Author Tells: Sex, Lies And Scandal On The High Seas
Former cruise ship worker Cathryn Chapman, 40, has written a saucy fiction novel loosely based on her seven-year adventures living on the high seas. Sex, Lies & Cruising, a self-published work by the Brisbane author, is the first in a trilogy and follows the international exploits of main character Ellie Green. Cathryn’s second book, Love, Drugs & New York, is due to be released in October 2015.
Here, SHE SAID talks to the author about her amazing journey from travelling the world – working on cruise ships and living in London, New York, Paris and South America – through to settling down in Brisbane with a husband and baby boy and staying in one place long enough to finally write her first novel.
Sex, Lies & Cruising is for sale as an eBook and paperback at Amazon.com, Apple iBook Store, Barnes & Noble, Nook, Kobo, Book Depository, Booktopia, and most other online retail channels. Local bookstores will also be able to place paperback orders for customers through international supplier Ingram.
Why and when did you come to work on cruise ships? What attracted you to it?
I took a photography subject when I was studying a Bachelor of Business at university. My lecturer told me one of his ex-students was working as a photographer on a cruise ship and was having a fabulous time. A couple of years later when I was living in London, I bought the photography magazine he said she’d found the advertisement in and applied. I wanted to do something different and was always attracted to travel so I gave it a go!
What jobs did you perform aboard the ships?

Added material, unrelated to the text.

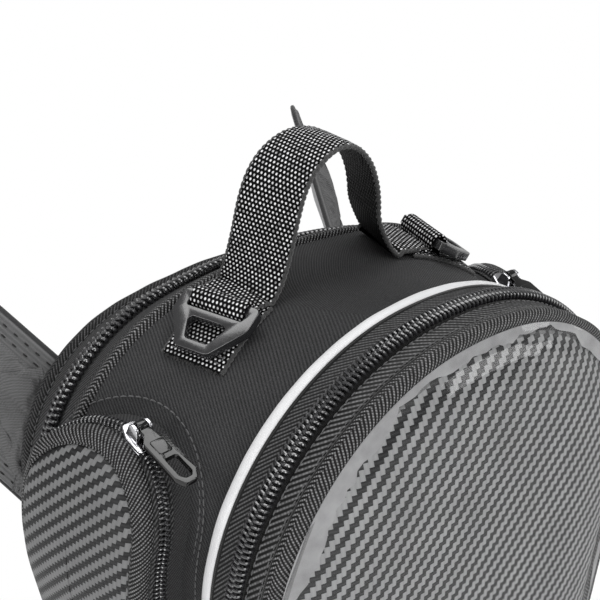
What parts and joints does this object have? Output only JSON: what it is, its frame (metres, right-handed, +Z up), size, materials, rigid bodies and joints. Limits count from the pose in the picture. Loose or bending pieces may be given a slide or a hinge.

On my first stint on ships in my 20s, I worked in the photo team both working in the photo shop and taking photos. Ten years later I went back to a different cruise line to work as a member of the cruise staff, on the cruise director’s team.
What did you love and hate most about ship life?
I loved meeting people from around the world and seeing the ports for the first time. I enjoy learning about different cultures and discovering new places.
I hated the way many people behaved on the ship. There was a lot of lying, cheating, backstabbing and ugly competitiveness. Friendships could be very shallow – mostly because people knew they were unlikely to ever see each other again once their contracts were up. Finding someone you could trust was rare. Of course, there are lots of lovely people just there to do a job and save money. Some of those people are still my friends today.
What is the most shocking and/or scandalous thing you saw or experienced on the high seas?
The cheating and lying I saw every day never failed to be shocking. I wasn’t an angel, but I draw the line at cheating on your partner at home and stealing your friend’s girlfriend/boyfriend. I saw that all too often.
How did cruise-ship life impact your romantic relationships?
I was probably too trusting and ended up getting my heart broken. There’s a saying that cruise ship life goes at four times the speed of real life, so everything is fast-paced and people dive head-first into the lifestyle. Partying, romance, fun – it’s all happening at a rapid speed! Although I do know a number of happy couples who met on ships, it’s not the first place I’d go to look for real love!
You’ve been on 100 dates: what love/life advice would you give to young women?
Firstly, to clarify what I mean in terms of dates: we’re talking going out to a place, not sleeping with people. I went through a phase of regular online dating – including Brisbane, London, NYC and Paris – so I met all kinds of people! I did want to meet someone special, but I also wanted to get out of the house. In Brisbane, I had a crazy flatmate and in NYC I was bored at home alone.
These dates mostly involved just a coffee or a wine, occasionally dinner. I used to plan the shortest date I could in case there was no chemistry. If there wasn’t anything, I would leave after one drink, politely saying: “Thanks for coming to meet me. I really appreciate it. I just don’t feel the chemistry I would need to pursue a relationship, so I’m off. Bye!” That’s my first bit of advice to young women: plan a brief date in mutual territory. Don’t let the guy know where you live until you’ve gone out with him at least five or six times. Don’t be alone with him until the tenth date. Putting a number on it helps keep it simple and above board. I won’t say I followed this rule 100 per cent of the time, but it was certainly my goal.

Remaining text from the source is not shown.